Early-Stage Product Signals

The most useful product signals answer investor concerns without pretending the company has already reached scale. A simple table helps connect risk, evidence, and product meaning.

Investor concern

Evidence to show

Product impact

Problem clarity

Interview notes, repeated pain points, and current workaround details

Confirms that the product targets a specific need

MVP focus

Feature list, release history, and backlog cuts

Shows discipline in building the smallest useful version

User engagement

Activation rate, retention cohorts, and feature adoption

Proves that users take meaningful actions

Technical direction

Roadmap, architecture notes, and delivery milestones

Shows that product growth has a realistic build path

Learning speed

Change log, experiment notes, and user feedback loops

Demonstrates that the team improves after launch

Roadmap, Team, and Execution Credibility

An early-stage product also needs a credible build path. Investors want to see how the team turns evidence into priorities, manages technical trade-offs, and controls scope. A roadmap should show sequencing, dependency awareness, and product judgment, not a wish list.

Technical Roadmap

A technical roadmap should explain the next product milestones in practical terms. It should show which features support activation, retention, security, performance, data quality, integrations, and customer onboarding. Each milestone needs a reason connected to usage or customer evidence.

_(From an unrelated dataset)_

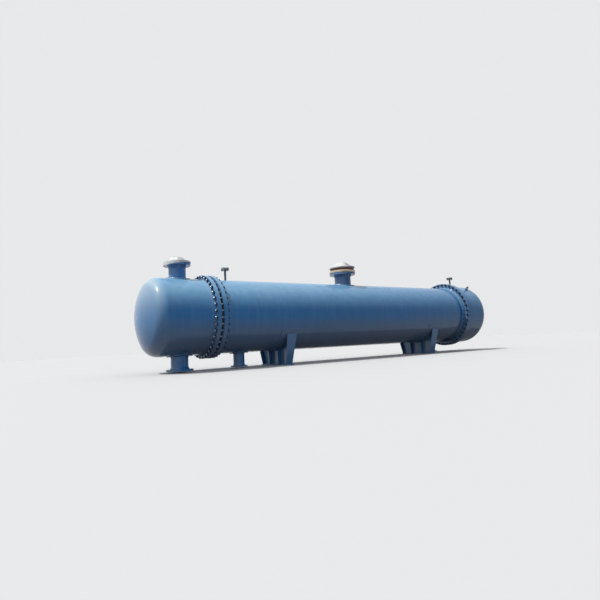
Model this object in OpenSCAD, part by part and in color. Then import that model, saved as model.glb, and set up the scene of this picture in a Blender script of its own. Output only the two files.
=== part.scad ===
// Horizontal shell and tube heat exchanger with a floating head, on two saddles.
// X runs along the shell from the channel end to the cover end, and Z is up.
// The origin lies on the floor under the middle of the overall length.

/* [Shell] */
// Outside diameter of the shell and of the channel
shell_od = 1228; // [1200:1:1240]
// Wall of the shell and of the channel
shell_wall = 14; // [8:1:20]
// Length of the shell between the joint faces of its two flanges
shell_len = 6050; // [5600:10:7000]
// Height of the shell axis above the floor
axis_height = 870; // [860:1:1000]

/* [Channel] */
// Length from the channel head's tangent line to the bolt side of the flange ring
channel_len = 720; // [660:5:900]
// Straight skirt of both dished heads
skirt = 40; // [25:1:60]
// Crown radius of a dished head as a share of its diameter
crown_share = 0.9; // [0.85:0.01:0.95]
// Knuckle radius of a dished head as a share of its diameter
knuckle_share = 0.17; // [0.14:0.01:0.18]

/* [Cover] */
// Radius by which the shell cover is wider than the shell, for the floating head
cover_step = 48; // [40:1:50]
// Wall of the shell cover
cover_wall = 12; // [8:1:16]
// Length from the cover's joint face to its head's tangent line
cover_len = 546; // [480:5:800]

/* [Girth flanges] */
// Thickness of every girth flange ring
ring_t = 60; // [45:1:75]
// Length of every flange hub
hub_len = 75; // [50:1:90]
// Distance of the bolts at the tube sheet from the shell's outside
front_bolts_out = 40; // [38:1:44]
// Distance of the rim of the two flanges at the tube sheet from their bolts
front_rim = 26; // [24:1:34]
// Number of bolts at the tube sheet
front_bolts = 40; // [36:4:48]
// Distance of the bolts at the cover from the shell's outside
rear_bolts_out = 81; // [79:1:86]
// Distance of the rim of the two flanges at the cover from their bolts
rear_rim = 30; // [25:1:40]
// Radius by which the hub of the shell's rear flange grows toward its ring
rear_hub_step = 26; // [14:1:30]
// Number of bolts at the cover
rear_bolts = 40; // [36:4:48]
// Diameter of the bolt holes in the girth flanges
girth_hole_d = 30; // [24:1:31]
// Radius kept free round a bolt for its nut
nut_room = 24; // [21:1:25]
// Depth of the recess in a flange face that holds a gasket
recess = 5; // [4:0.5:8]
// Metal left between a gasket's recess and the bolt holes at the tube sheet
front_land = 11; // [8:1:12]
// Metal left between the raised face and the bolt holes at the cover
rear_land = 8; // [6:1:9]
// Gap round the raised face and round the tube sheet in their recesses
seat_gap = 2; // [1:0.5:3]
// Height of the raised face on the cover flange
raised = 6; // [6:0.5:10]
// Thickness of a girth gasket
gasket_t = 3; // [2:0.5:4]
// Width of a girth gasket
gasket_w = 20; // [14:1:22]
// Thickness of the tube sheet
tube_sheet_t = 54; // [40:1:80]

/* [Nozzles] */
// Distance of the channel nozzles from the bolt side of the channel flange
channel_nozzle_at = 376; // [340:1:400]
// Distance of the top shell nozzle from the middle of the shell, toward the channel
top_nozzle_off = 60; // [-300:5:300]
// Distance of the front bottom nozzle from the shell's front joint face
front_nozzle_at = 556; // [520:1:800]
// Distance of the rear bottom nozzle from the shell's rear joint face
rear_nozzle_at = 570; // [520:5:600]
// Height of the channel nozzle faces above or below the axis
channel_nozzle_reach = 850; // [800:1:855]
// Height of the top shell nozzle face above the axis
top_nozzle_reach = 855; // [820:1:900]
// Depth of the bottom shell nozzle faces below the axis
bottom_nozzle_reach = 850; // [790:1:855]
// Outside diameter of the channel nozzle necks
channel_neck_d = 273; // [219:1:290]
// Outside diameter of the top shell nozzle neck
top_neck_d = 325; // [273:1:335]
// Outside diameter of the bottom shell nozzle necks
bottom_neck_d = 190; // [159:1:200]
// Wall of the channel and top shell nozzle necks
neck_wall = 10; // [6:1:14]
// Wall of the bottom shell nozzle necks, which are thick and forged
bottom_neck_wall = 20; // [8:1:24]
// Wall of the reinforcing pads round the nozzles
pad_t = 12; // [8:1:16]
// Width of the reinforcing pads round the necks
pad_w = 60; // [45:1:65]

/* [Vents] */
// Distance of the shell vent from the shell's front joint face
shell_vent_at = 357; // [260:1:380]
// Distance of the cover vent from the cover's joint face
cover_vent_at = 310; // [210:1:400]
// Height of the shell vent's flange face above the axis
shell_vent_reach = 812; // [740:1:830]
// Height of the cover vent's flange face above the axis
cover_vent_reach = 872; // [800:1:900]
// Outside diameter of a vent pipe
vent_pipe_d = 38; // [27:1:42]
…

Roadmap detail should match company stage. A pre-seed product needs clarity on the next several releases, not a three-year enterprise platform plan. A seed-stage product needs stronger structure around scalability, permissions, analytics, QA, uptime, and technical debt.

Backlog Priorities

Backlog priorities reveal how the team makes trade-offs. A strong backlog ranks work by customer value, risk reduction, engineering effort, revenue impact, and learning potential. Bugs that block activation should outrank cosmetic changes that do not affect user behavior.

A useful backlog also records what the team chose not to build. Investors often want to know whether founders resist custom requests that distract from the core product. Saying no to scattered features is a positive signal when the choice protects focus.

Backlog quality improves when product decisions follow a clear review rhythm:

  • Label each item as activation, retention, revenue, support, reliability, or technical debt.
  • Link major items to customer interviews, usage metrics, or sales objections.
  • Separate urgent fixes from strategic improvements so delivery does not become reactive.
  • Review closed items against the metric they were expected to improve.
  • Keep a short “not now” list for requests that repeat but do not fit current focus.

Burn Rate Context

Burn rate context matters because product progress uses time, people, and cash. Investors need to see that spending is connected to milestones, learning, and customer development rather than uncontrolled build activity.

A product team should be able to explain what current spending produces each month. That includes engineering output, customer interviews, onboarding improvements, support work, technical cleanup, and experiment results. The point is to show that cash use creates product evidence, not just more screens.

A Product Story Worth Continuing

An early-stage product becomes interesting when the evidence has a clear shape. The problem is specific, the MVP scope is disciplined, user validation is current, onboarding is measured, and usage data shows meaningful behavior. Investors want to see a product that learns from the market instead of defending an original plan.

The final product story should connect customer pain, product behavior, roadmap choices, team execution, and burn rate context. Strong founders show what changed after launch, what evidence shaped the backlog, and what the next milestones prove. That kind of product narrative gives investors a reason to keep watching the progress.